If the limiting factor is peak bandwidth quota, then that's what we should be charged for.

Just a guy said...


Neither of those arguments are relevant to Net Neutrality. As you say, bandwidth management to ensure a provision of service is a key responsibility of an ISP.

Net Neutrality is important because your ISP is going above and beyond the provision of a service to its customer base to imposing a fee based structure based on what they think they can get away with. Customers and content providers are already paying for bandwidth, they should not have to pay to make certain kinds of traffic go faster than the others.

All packets are created equally and should be treated as such. Does that not appeal to your libertarian beliefs?

Just a guy said...
This comment has been removed by the author.
Shado FX said...

Regarding Comcast throttling BT:
Maybe Comcast could host a series of SOCKS5 proxies near the last mile. Traffic to those proxies will be low QoS priority, throttled during peak load, but zero-rated on monthly limits.

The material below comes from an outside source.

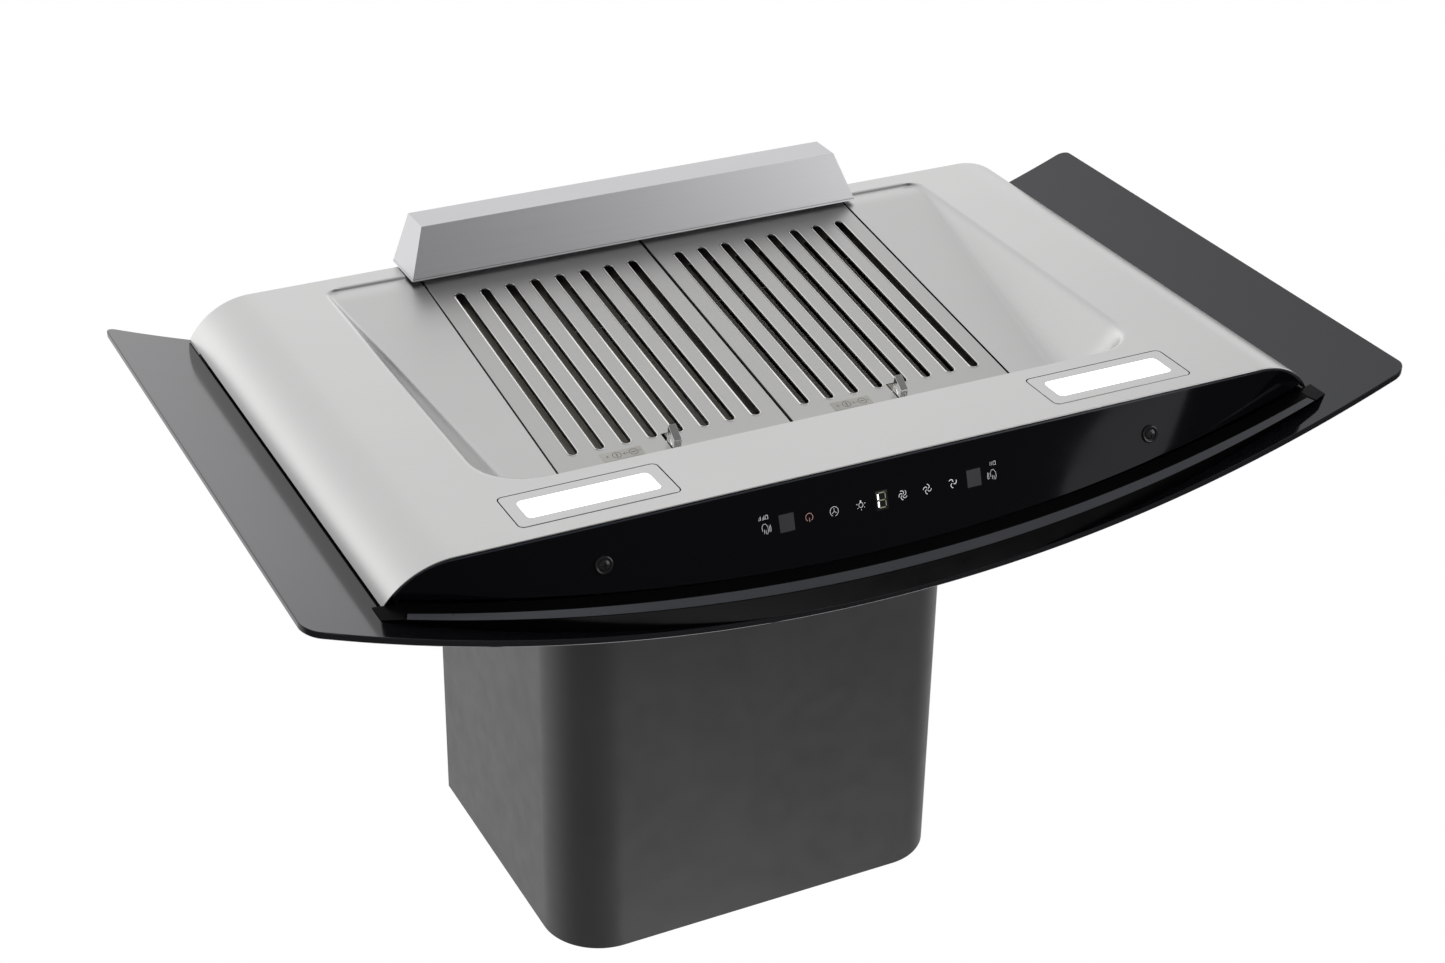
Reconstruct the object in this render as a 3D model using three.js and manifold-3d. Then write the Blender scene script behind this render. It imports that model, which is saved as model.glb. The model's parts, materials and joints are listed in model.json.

I don't think the FCC expected Comcast to institute download caps in response to being forced to drop torrent throttling. They likely expected Comcast to invest more money into infrastructure or otherwise be forced to lower their advertised speeds, allowing local competitors to gain traction in the market. The FCC's only sin is its inability to follow through: It should have banned download caps as well!

Thomas Seeling said...

Net neutrality is an important incentive to invest in better networks.

If you're allowed to throttle or otherwise influence the data flows this is only an incentive to make the most from the existing bandwidth, it's more lucrative to *not* invest in the network but simply to manage the existing lack of bandwidth.

roth phallyka said...

Title II powers and the threat of them are a terrible idea.